Monday, December 13, 2010

Beyond Westphalia: Cities as the New Metrics

Since the Peace of Westphalia in 1648, the standard paradigm in approaching any multinational issue—in law, business or geopolitics—has been the nation state. The legacy of Westphalian sovereignty is visible in how we approach “global rankings”: we tend to draw comparisons and consider global disparities within the prism of the nation-state. We rank on a country by country basis; yet, given intra-national disparities and the nature of contemporary globalization, is this really the optimal method of comparison?

The “nation-state” is perhaps no longer the most relevant or even particularly descriptive method of categorization; indeed, the global economy in particular circumscribes territorial political boundaries, and permeates the borders of the nation-states. What alternatives exist for making global rankings and global hierarchies? One increasingly discussed alternative is to consider making comparisons on the basis of urban agglomerations—cities, metropolitan regions, urban corridors.
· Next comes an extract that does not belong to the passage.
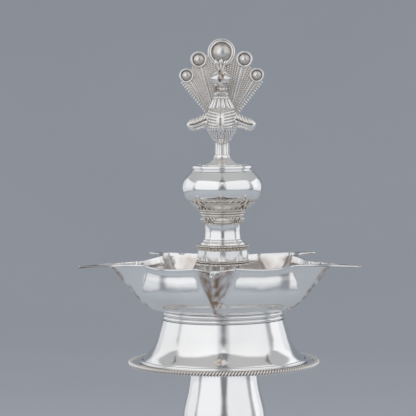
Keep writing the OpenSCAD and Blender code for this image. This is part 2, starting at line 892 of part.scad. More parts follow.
// Half width of the fan's lower edge, and its outer corner out and down from the lowest eye
fan_root_half_w = torso_w / 2;
fan_corner_shares = [0.7, 0.75];
fan_corner = [
    low_eye[0] + low_eye_r * fan_corner_shares[0],
    low_eye[1] - low_eye_r * fan_corner_shares[1]
];

// Puts a flat shape drawn in [sideways, height] upright, its back face at the level y
module upright(y, t) {
    translate([0, y, 0])
        rotate([90, 0, 0])
            linear_extrude(t)
                children();
}

// A disc or ring with its axis to the front, at a place on the fan
module on_fan(place, y) {
    translate([place[0], y, place[1]])
        rotate([90, 0, 0])
            children();
}

// Half width of the plate under the top eye, as a share of that eye
fan_crown_share = 0.7;
// The tab behind the torso that carries the fan: shares of the torso's width and height
fan_tab_shares = [0.6, 0.25];
module fan_outline() {
    // Under the top eye the plate ends inside that eye's disc
    crown = [top_eye_r * fan_crown_share, top_eye[1]];
    half = [[fan_root_half_w, fan_root_z], fan_corner, low_eye, side_eye, crown];
    polygon(concat(half, [for (i = [len(half) - 1 : -1 : 0]) [-half[i][0], half[i][1]]]));
    tab_w = torso_w * fan_tab_shares[0];
    tab_h = torso_h * fan_tab_shares[1];
    translate([-tab_w / 2, fan_root_z - tab_h])
        square([tab_w, tab_h + bead_d]);
}

module tail_fan() {
    color(chased_silver)
        upright(fan_back + fan_t, fan_t)
            fan_outline();
}

// A rib of round wire along the face of the fan, between two places on it
module rib(from, to, d) {
    run = to - from;
    translate([from[0], fan_back - d / 2, from[1]])
        rotate([0, atan2(run[0], run[1]), 0])
            cylinder(d = d, h = norm(run), $fn = 24);
}

// Where the outer and the inner rib start: shares [of the head's width, of the fan's height]
rib_start_shares = [[0.8, 0.06], [0.7, 0.22]];
rib_d_share = 0.7;
rib_gap_share = 0.25;
module tail_ribs() {
    d = bead_d * rib_d_share;
    gap = bead_d * rib_gap_share;
    ends = [
        [low_eye, low_eye_r],
        [side_eye, side_eye_r]
    ];
    color(silver)
        for (side = [-1, 1])
            for (i = [0 : len(ends) - 1]) {
                start = [head_w * rib_start_shares[i][0], fan_root_z + fan_h * rib_start_shares[i][1]];
                run = ends[i][0] - start;
                stop = start + run * (1 - (ends[i][1] + gap) / norm(run));
                rib([side * start[0], start[1]], [side * stop[0], stop[1]], d);
            }
}

// Beads along the two slanting edges of the fan, each a little smaller than its place
bead_fill_share = 0.96;
module tail_beading() {
    run = fan_corner - [fan_root_half_w, fan_root_z];
    along = unit(run);
    outward = [along[1], -along[0]];
    count = floor(norm(run) / bead_d);
    color(silver)
        for (side = [-1, 1])
            for (i = [0 : count - 1]) {
                place = [fan_root_half_w, fan_root_z]
                    + along * norm(run) * (2 * i + 1) / (2 * count)
                    + outward * bead_d / 2;
                translate([side * place[0], fan_back + bead_d / 2, place[1]])
                    sphere(d = bead_d * bead_fill_share, $fn = 20);
            }
}

// Outline shares [radius, height] of an eye: rolled rim, hollow, inner ring and middle
eye_shares = [
    [1, 0], [1, 0.7], [0.97, 0.92], [0.9, 1], [0.83, 0.92], [0.79, 0.62], [0.7, 0.5], [0.62, 0.66],
    [0.57, 0.8], [0.52, 0.66], [0.47, 0.5], [0, 0.5]
];
module eye_disc(r) {
    rotate_extrude($fn = 64)
        polygon(concat([[0, 0]], placed(eye_shares, 0, r, 0, eye_t)));
}

module feather_eyes() {
    color(silver)
        for (eye = eye_list)
            on_fan(eye[0], fan_back)
                eye_disc(eye[1]);
}

// A domed bead stands in the middle of each eye
eye_bead_share = 0.34;
module eye_beads() {
    floor_t = eye_t * eye_shares[len(eye_shares) - 1][1];
    color(silver)
        for (eye = eye_list)
            on_fan(eye[0], fan_back - floor_t)
                difference() {
                    sphere(r = eye[1] * eye_bead_share, $fn = 32);
                    translate([0, 0, -eye[1]])
                        cylinder(r = eye[1], h = eye[1]);
                }
}

base_plate();
base_dome();
base_rope();
base_collar();
base_bush();
stem_stud();
stem_foot();
stem_spindle();
stem_knop();
stem_vase();
stem_top_plate();
stem_bush();
tray_stud();
tray_plate();
tray_rope();
skirt_ring();
skirt();
skirt_top_plate();
skirt_bush();
bowl_stud();
collar_plate();
bowl_collar();
oil_bowl();
bowl_pillar();
pillar_top_plate();
pillar_bush();
drum_stud();
drum_lower_flange();
drum_shell();
drum_upper_flange();
neck_ring();
neck_tube();
knop_cone();
knop_bulb();
knop_cap();
cap_bush();
finial_stud();
finial_foot();
peacock_body();
peacock_head();
peacock_crest();
left_wing();
right_wing();
tail_fan();
tail_ribs();
tail_beading();
feather_eyes();
eye_beads();
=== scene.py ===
"""Looks of a standing oil lamp in polished silver, with five spouts and a peacock finial.

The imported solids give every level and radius. Each class below is one section of the lamp:
it puts finely modelled pieces on its solids and gives them their silver and brass finishes.
All lengths are in metres unless a name says otherwise.
"""

from __future__ import annotations

import logging
import math
from dataclasses import dataclass, field
from enum import Enum, IntEnum
from functools import lru_cache
from typing import Callable, Iterable, Sequence

import bmesh
import bpy
import numpy as np
from mathutils import Matrix, Vector, noise


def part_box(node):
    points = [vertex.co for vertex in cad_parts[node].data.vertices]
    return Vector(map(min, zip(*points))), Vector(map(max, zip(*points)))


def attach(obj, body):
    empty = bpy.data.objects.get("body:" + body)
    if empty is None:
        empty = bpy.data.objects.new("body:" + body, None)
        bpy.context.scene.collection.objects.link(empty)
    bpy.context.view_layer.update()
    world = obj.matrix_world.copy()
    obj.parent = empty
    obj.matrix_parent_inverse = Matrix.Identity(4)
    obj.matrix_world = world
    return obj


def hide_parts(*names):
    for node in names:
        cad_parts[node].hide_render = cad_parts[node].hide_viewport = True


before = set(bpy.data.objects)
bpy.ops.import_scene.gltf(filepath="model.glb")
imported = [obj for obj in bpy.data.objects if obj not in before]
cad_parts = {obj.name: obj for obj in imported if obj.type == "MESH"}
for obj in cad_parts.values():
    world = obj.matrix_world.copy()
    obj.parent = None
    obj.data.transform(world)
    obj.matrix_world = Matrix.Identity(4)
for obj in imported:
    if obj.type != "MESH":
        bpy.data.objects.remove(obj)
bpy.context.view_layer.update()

LOG = logging.getLogger("oil_lamp")

MM = 0.001
TAU = 2 * math.pi
# Points closer than this are one point
WELD = 1e-7
# Edges that turn by more than this keep a hard highlight
CREASE_DEG = 38.0
RAISED_CREASE_DEG = 50.0
CHASED_CREASE_DEG = 60.0
WIRE_CREASE_DEG = 70.0
CAST_CREASE_DEG = 80.0
# Steps round the axis of a slim turned piece and of a wide one
SLIM_STEPS = 160
WIDE_STEPS = 192
# Share of a casting's length over which each of its ends closes
CASTING_END = 0.03
# How often the marks of the hollows are evened out
HOLLOW_BLURS = 2
# Lengths squared below this are taken as this
NEARLY_ZERO = 1e-12

Point = tuple[float, float]
Outline = list[Point]
Colour = tuple[float, float, float, float]
Relief = Callable[[float, float, float], float]
Stain = Callable[[Vector, Vector], float]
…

One method of inter-urban comparison is to rank cities based on their power and influence over the global economy. Scholars at the Globalization and World Cities (GaWC) research institute in the UK propose the following geographic hierarchy of the global urban network:
This urban hierarchy was made using data from 100+ “advanced producer-services firms”—the law firms, investment banks, consultancies, and other “white-collar” businesses that have the most “command and control” over contemporary global business. In constructing the hierarchy, GaWC considered both the city’s quantity of firms, but also the connectivity of these firms within a global urban network. That is, they measured both nodal size and nodal connectivity: how many of a firm’s employees were located in a city, but then also how many connections they had with international partners. The result was a web of interconnected cities:
Taken out of the geographic context and made simply as a geometric figure, here is the current urban hierarchy (based on agency and command over the global economy, according to GaWC):

Of course, the office sizes and locations of the 100 advanced-producer service firms are not the only data points available in drawing inter-urban hierarchies and picturing a global urban network. The map below, for example, measures urban importance (and, by extension, urban competitiveness), based on IP traffic from New York City; that is, what cities are receiving the most information, and which cities have the most connections (linked computers), from and with New York, respectively. It is a map showing the nodal size and nodal connectivity, on the basis of digital information transfer, within the global network:

Another example of inter-urban networks is collaboration and cross-referencing in scientific research and academia. Consider the map below: by data mining the bibliographic entries of nearly 2 million academic journal articles, and grouping cross-references on the basis of the geographic location, researchers proposed this urban network for “academia” (note the regional concentrations and relative isolation of continental and linguistic sub-groups).

The practice of measuring both the quantity of activity within an urban node as well as the quantity of activity between urban nodes is the increasingly dominant means of making inter-urban comparisons and rankings. As we move beyond the Westphalian paradigm, the city, and by extension this means of comparison (intra- and inter-urban), could become the predominant metric of global comparison.